REQUIRED WORK - Repeat exactly each line of the data provided below.

^^^^^^^^^^^^^^^^

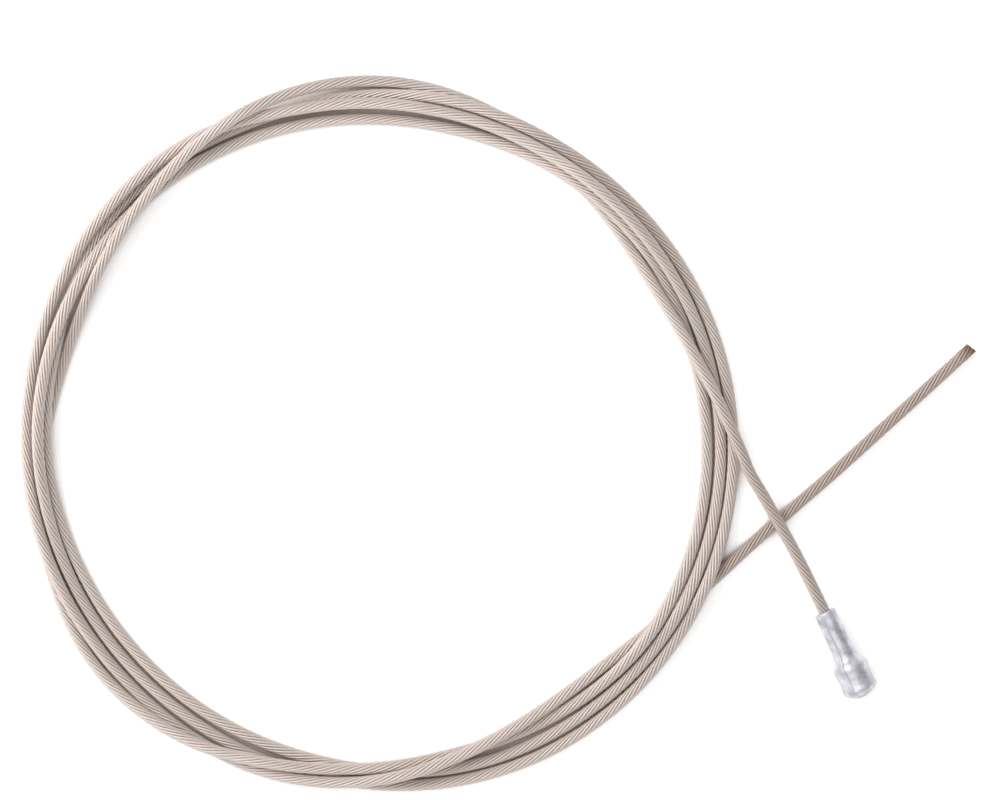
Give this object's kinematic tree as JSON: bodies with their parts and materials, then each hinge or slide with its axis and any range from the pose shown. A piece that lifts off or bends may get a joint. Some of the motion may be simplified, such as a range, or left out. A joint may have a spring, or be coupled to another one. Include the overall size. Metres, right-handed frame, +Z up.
{
  "type": "bicycle brake cable",
  "caption": "Bare stranded steel brake cable with a cast pear nipple and a plain cut end, lying in a loose coil.",
  "frame": {"origin": "on the floor, under the middle of the whole cable as it lies", "axes": "+X from the coil towards the cut end, +Y across the coil on the cut end's side, +Z up from the floor"},
  "size_m": [0.1274, 0.0954, 0.0048],
  "materials": {
    "wire": "drawn stainless wire, satin",
    "nipple": "cast zinc alloy, satin"
  },
  "bodies": {
    "root": {"nipple": "nipple", "nipple_lead": "wire", "coil_turns": "wire", "cut_end_lead": "wire"}
  },
  "joints": []
}
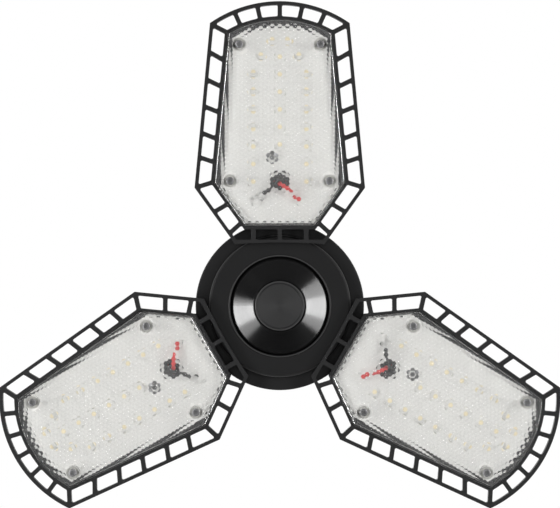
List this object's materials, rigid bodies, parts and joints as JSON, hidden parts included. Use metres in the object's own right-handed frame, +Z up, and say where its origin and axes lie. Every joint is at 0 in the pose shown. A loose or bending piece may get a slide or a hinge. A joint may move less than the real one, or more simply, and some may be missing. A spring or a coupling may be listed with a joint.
{
  "type": "deformable garage light",
  "caption": "Deformable garage light: a round hub on a screw base carries hinged LED panels, each a clear lens in a slotted bar frame, that fold up round the base.",
  "frame": {"origin": "tip of the screw base's centre contact", "axes": "+Z up along the hub's axis out of the base, -Z towards the lit face and the room, +Y along panel a"},
  "size_m": [0.3148, 0.2844, 0.1039],
  "materials": {
    "moulded_black": "moulded charcoal black, fine grain",
    "gloss_black": "dark, circular turning lines",
    "cast_black": "die cast, charcoal powder coat",
    "nickel": "nickel-plated brass",
    "contact": "bright",
    "black_glass": "vitreous black insulator",
    "clear": "clear prismatic polycarbonate",
    "white_board": "white solder mask on an aluminium-core board",
    "phosphor": "pale yellow phosphor in white packages",
    "rubber": "matte",
    "steel": "zinc-plated screws",
    "dark_steel": "blackened",
    "nylon": "natural nylon",
    "green_board": "green circuit board",
    "components": "moulded and wound electrical parts",
    "can": "sleeved can",
    "red_wire": "insulation",
    "black_wire": "insulation"
  },
  "bodies": {
    "hub": {"centre_contact": "contact", "base_insulator": "black_glass", "screw_shell": "nickel", "driver_housing": "moulded_black", "housing_screws": "steel", "hub_body": "moulded_black", "front_cover": "moulded_black", "cover_screws": "steel", "dish_ring": "gloss_black", "centre_cap": "moulded_black", "pivot_screws": "dark_steel", "pivot_tubes": "steel", "hinge_washers": "nylon", "driver_board": "green_board", "driver_board_screws": "steel", "transformer": "components", "electrolytic_capacitor": "can", "driver_parts": "components", "supply_leads": "black_wire", "hub_red_leads": "red_wire", "hub_black_leads": "black_wire"},
    "panel_a": {"panel_a_casting": "cast_black", "panel_a_led_board": "white_board", "panel_a_led_chips": "phosphor", "panel_a_lens_gasket": "rubber", "panel_a_lens": "clear", "panel_a_lens_screws": "steel", "panel_a_board_screw": "steel", "panel_a_lead_grommet": "rubber", "panel_a_red_lead": "red_wire", "panel_a_black_lead": "black_wire", "panel_a_duct_cover": "moulded_black", "panel_a_duct_cover_screws": "dark_steel"},
    "panel_b": {"panel_b_casting": "cast_black", "panel_b_led_board": "white_board", "panel_b_led_chips": "phosphor", "panel_b_lens_gasket": "rubber", "panel_b_lens": "clear", "panel_b_lens_screws": "steel", "panel_b_board_screw": "steel", "panel_b_lead_grommet": "rubber", "panel_b_red_lead": "red_wire", "panel_b_black_lead": "black_wire", "panel_b_duct_cover": "moulded_black", "panel_b_duct_cover_screws": "dark_steel"},
    "panel_c": {"panel_c_casting": "cast_black", "panel_c_led_board": "white_board", "panel_c_led_chips": "phosphor", "panel_c_lens_gasket": "rubber", "panel_c_lens": "clear", "panel_c_lens_screws": "steel", "panel_c_board_screw": "steel", "panel_c_lead_grommet": "rubber", "panel_c_red_lead": "red_wire", "panel_c_black_lead": "black_wire", "panel_c_duct_cover": "moulded_black", "panel_c_duct_cover_screws": "dark_steel"}
  },
  "joints": [
    {"name": "panel_a_fold", "type": "hinge", "parent": "hub", "child": "panel_a", "pos_m": [0, 0.054, -0.086], "axis": [1, 0, 0], "range_deg": [0, 90]},
    {"name": "panel_b_fold", "type": "hinge", "parent": "hub", "child": "panel_b", "pos_m": [0.04677, -0.027, -0.086], "axis": [-0.5, -0.866, 0], "range_deg": [0, 90]},
    {"name": "panel_c_fold", "type": "hinge", "parent": "hub", "child": "panel_c", "pos_m": [-0.04677, -0.027, -0.086], "axis": [-0.5, 0.866, 0], "range_deg": [0, 90]}
  ]
}
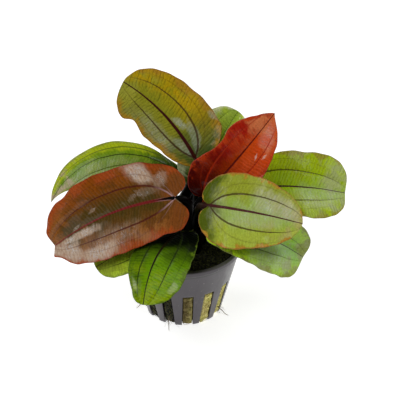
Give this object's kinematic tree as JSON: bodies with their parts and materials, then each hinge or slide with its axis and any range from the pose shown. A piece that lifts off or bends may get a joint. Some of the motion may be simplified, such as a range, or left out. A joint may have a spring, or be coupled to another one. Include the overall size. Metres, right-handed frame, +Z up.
{
  "type": "potted aquarium plant",
  "caption": "Broad-leaved aquarium plant: oval bronze, red and green leaves on short stalks spread from a crown rooted in fibrous wool in a slotted net pot.",
  "frame": {"origin": "centre of the pot's underside, on the surface that the pot stands on", "axes": "+Z up, -Y to the front of the plant as pictured, +X to the viewer's right"},
  "size_m": [0.1377, 0.0847, 0.1069],
  "materials": {
    "pot_plastic": "moulded, dark purple grey, slightly glossy",
    "rockwool": "loose wet fibres, tan with yellow green",
    "crown_tissue": "dark moist plant tissue",
    "leaf_olive_upright_tissue": "wet glossy leaf with fine cross veins",
    "leaf_green_back_left_tissue": "wet glossy leaf with fine cross veins",
    "leaf_bronze_left_tissue": "wet glossy leaf with fine cross veins",
    "leaf_red_young_tissue": "wet glossy leaf with fine cross veins",
    "leaf_lime_front_right_tissue": "wet glossy leaf with fine cross veins",
    "leaf_green_right_tissue": "wet glossy leaf with fine cross veins",
    "leaf_pale_low_right_tissue": "wet glossy leaf with fine cross veins",
    "leaf_green_front_tissue": "wet glossy leaf with fine cross veins",
    "leaf_green_low_left_tissue": "wet glossy leaf with fine cross veins",
    "leaf_green_behind_tissue": "wet glossy leaf with fine cross veins",
    "root_tissue": "dark moist root"
  },
  "bodies": {
    "root": {"net_pot": "pot_plastic", "growing_medium": "rockwool", "crown": "crown_tissue", "leaf_olive_upright": "leaf_olive_upright_tissue", "leaf_green_back_left": "leaf_green_back_left_tissue", "leaf_bronze_left": "leaf_bronze_left_tissue", "leaf_red_young": "leaf_red_young_tissue", "leaf_lime_front_right": "leaf_lime_front_right_tissue", "leaf_green_right": "leaf_green_right_tissue", "leaf_pale_low_right": "leaf_pale_low_right_tissue", "leaf_green_front": "leaf_green_front_tissue", "leaf_green_low_left": "leaf_green_low_left_tissue", "leaf_green_behind": "leaf_green_behind_tissue", "root_front": "root_tissue", "root_left": "root_tissue", "root_right": "root_tissue"}
  },
  "joints": []
}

^^^^^^^^^^^^^^^^

THE ANSWER -
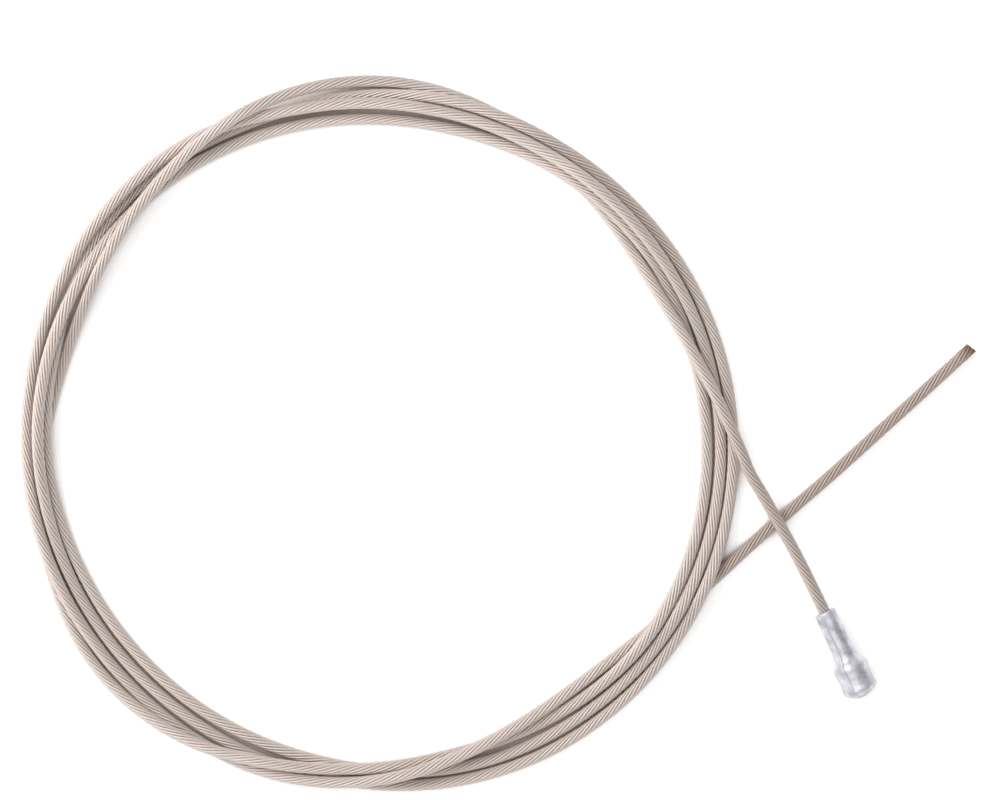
Give this object's kinematic tree as JSON: bodies with their parts and materials, then each hinge or slide with its axis and any range from the pose shown. A piece that lifts off or bends may get a joint. Some of the motion may be simplified, such as a range, or left out. A joint may have a spring, or be coupled to another one. Include the overall size. Metres, right-handed frame, +Z up.
{
  "type": "bicycle brake cable",
  "caption": "Bare stranded steel brake cable with a cast pear nipple and a plain cut end, lying in a loose coil.",
  "frame": {"origin": "on the floor, under the middle of the whole cable as it lies", "axes": "+X from the coil towards the cut end, +Y across the coil on the cut end's side, +Z up from the floor"},
  "size_m": [0.1274, 0.0954, 0.0048],
  "materials": {
    "wire": "drawn stainless wire, satin",
    "nipple": "cast zinc alloy, satin"
  },
  "bodies": {
    "root": {"nipple": "nipple", "nipple_lead": "wire", "coil_turns": "wire", "cut_end_lead": "wire"}
  },
  "joints": []
}
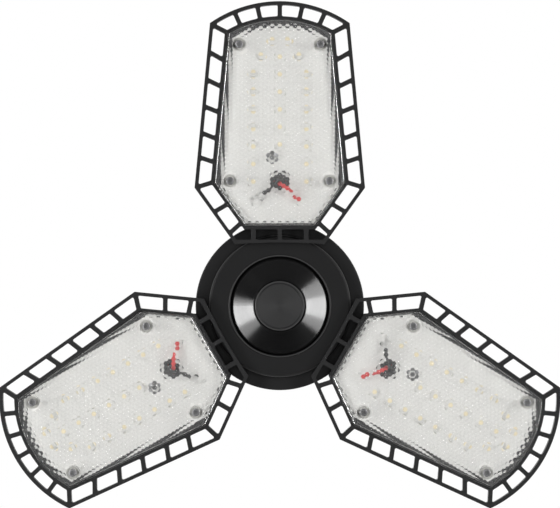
List this object's materials, rigid bodies, parts and joints as JSON, hidden parts included. Use metres in the object's own right-handed frame, +Z up, and say where its origin and axes lie. Every joint is at 0 in the pose shown. A loose or bending piece may get a slide or a hinge. A joint may move less than the real one, or more simply, and some may be missing. A spring or a coupling may be listed with a joint.
{
  "type": "deformable garage light",
  "caption": "Deformable garage light: a round hub on a screw base carries hinged LED panels, each a clear lens in a slotted bar frame, that fold up round the base.",
  "frame": {"origin": "tip of the screw base's centre contact", "axes": "+Z up along the hub's axis out of the base, -Z towards the lit face and the room, +Y along panel a"},
  "size_m": [0.3148, 0.2844, 0.1039],
  "materials": {
    "moulded_black": "moulded charcoal black, fine grain",
    "gloss_black": "dark, circular turning lines",
    "cast_black": "die cast, charcoal powder coat",
    "nickel": "nickel-plated brass",
    "contact": "bright",
    "black_glass": "vitreous black insulator",
    "clear": "clear prismatic polycarbonate",
    "white_board": "white solder mask on an aluminium-core board",
    "phosphor": "pale yellow phosphor in white packages",
    "rubber": "matte",
    "steel": "zinc-plated screws",
    "dark_steel": "blackened",
    "nylon": "natural nylon",
    "green_board": "green circuit board",
    "components": "moulded and wound electrical parts",
    "can": "sleeved can",
    "red_wire": "insulation",
    "black_wire": "insulation"
  },
  "bodies": {
    "hub": {"centre_contact": "contact", "base_insulator": "black_glass", "screw_shell": "nickel", "driver_housing": "moulded_black", "housing_screws": "steel", "hub_body": "moulded_black", "front_cover": "moulded_black", "cover_screws": "steel", "dish_ring": "gloss_black", "centre_cap": "moulded_black", "pivot_screws": "dark_steel", "pivot_tubes": "steel", "hinge_washers": "nylon", "driver_board": "green_board", "driver_board_screws": "steel", "transformer": "components", "electrolytic_capacitor": "can", "driver_parts": "components", "supply_leads": "black_wire", "hub_red_leads": "red_wire", "hub_black_leads": "black_wire"},
    "panel_a": {"panel_a_casting": "cast_black", "panel_a_led_board": "white_board", "panel_a_led_chips": "phosphor", "panel_a_lens_gasket": "rubber", "panel_a_lens": "clear", "panel_a_lens_screws": "steel", "panel_a_board_screw": "steel", "panel_a_lead_grommet": "rubber", "panel_a_red_lead": "red_wire", "panel_a_black_lead": "black_wire", "panel_a_duct_cover": "moulded_black", "panel_a_duct_cover_screws": "dark_steel"},
    "panel_b": {"panel_b_casting": "cast_black", "panel_b_led_board": "white_board", "panel_b_led_chips": "phosphor", "panel_b_lens_gasket": "rubber", "panel_b_lens": "clear", "panel_b_lens_screws": "steel", "panel_b_board_screw": "steel", "panel_b_lead_grommet": "rubber", "panel_b_red_lead": "red_wire", "panel_b_black_lead": "black_wire", "panel_b_duct_cover": "moulded_black", "panel_b_duct_cover_screws": "dark_steel"},
    "panel_c": {"panel_c_casting": "cast_black", "panel_c_led_board": "white_board", "panel_c_led_chips": "phosphor", "panel_c_lens_gasket": "rubber", "panel_c_lens": "clear", "panel_c_lens_screws": "steel", "panel_c_board_screw": "steel", "panel_c_lead_grommet": "rubber", "panel_c_red_lead": "red_wire", "panel_c_black_lead": "black_wire", "panel_c_duct_cover": "moulded_black", "panel_c_duct_cover_screws": "dark_steel"}
  },
  "joints": [
    {"name": "panel_a_fold", "type": "hinge", "parent": "hub", "child": "panel_a", "pos_m": [0, 0.054, -0.086], "axis": [1, 0, 0], "range_deg": [0, 90]},
    {"name": "panel_b_fold", "type": "hinge", "parent": "hub", "child": "panel_b", "pos_m": [0.04677, -0.027, -0.086], "axis": [-0.5, -0.866, 0], "range_deg": [0, 90]},
    {"name": "panel_c_fold", "type": "hinge", "parent": "hub", "child": "panel_c", "pos_m": [-0.04677, -0.027, -0.086], "axis": [-0.5, 0.866, 0], "range_deg": [0, 90]}
  ]
}
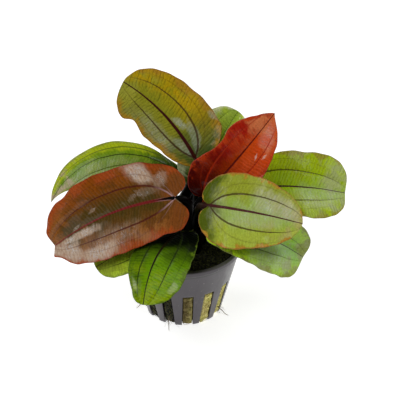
Give this object's kinematic tree as JSON: bodies with their parts and materials, then each hinge or slide with its axis and any range from the pose shown. A piece that lifts off or bends may get a joint. Some of the motion may be simplified, such as a range, or left out. A joint may have a spring, or be coupled to another one. Include the overall size. Metres, right-handed frame, +Z up.
{
  "type": "potted aquarium plant",
  "caption": "Broad-leaved aquarium plant: oval bronze, red and green leaves on short stalks spread from a crown rooted in fibrous wool in a slotted net pot.",
  "frame": {"origin": "centre of the pot's underside, on the surface that the pot stands on", "axes": "+Z up, -Y to the front of the plant as pictured, +X to the viewer's right"},
  "size_m": [0.1377, 0.0847, 0.1069],
  "materials": {
    "pot_plastic": "moulded, dark purple grey, slightly glossy",
    "rockwool": "loose wet fibres, tan with yellow green",
    "crown_tissue": "dark moist plant tissue",
    "leaf_olive_upright_tissue": "wet glossy leaf with fine cross veins",
    "leaf_green_back_left_tissue": "wet glossy leaf with fine cross veins",
    "leaf_bronze_left_tissue": "wet glossy leaf with fine cross veins",
    "leaf_red_young_tissue": "wet glossy leaf with fine cross veins",
    "leaf_lime_front_right_tissue": "wet glossy leaf with fine cross veins",
    "leaf_green_right_tissue": "wet glossy leaf with fine cross veins",
    "leaf_pale_low_right_tissue": "wet glossy leaf with fine cross veins",
    "leaf_green_front_tissue": "wet glossy leaf with fine cross veins",
    "leaf_green_low_left_tissue": "wet glossy leaf with fine cross veins",
    "leaf_green_behind_tissue": "wet glossy leaf with fine cross veins",
    "root_tissue": "dark moist root"
  },
  "bodies": {
    "root": {"net_pot": "pot_plastic", "growing_medium": "rockwool", "crown": "crown_tissue", "leaf_olive_upright": "leaf_olive_upright_tissue", "leaf_green_back_left": "leaf_green_back_left_tissue", "leaf_bronze_left": "leaf_bronze_left_tissue", "leaf_red_young": "leaf_red_young_tissue", "leaf_lime_front_right": "leaf_lime_front_right_tissue", "leaf_green_right": "leaf_green_right_tissue", "leaf_pale_low_right": "leaf_pale_low_right_tissue", "leaf_green_front": "leaf_green_front_tissue", "leaf_green_low_left": "leaf_green_low_left_tissue", "leaf_green_behind": "leaf_green_behind_tissue", "root_front": "root_tissue", "root_left": "root_tissue", "root_right": "root_tissue"}
  },
  "joints": []
}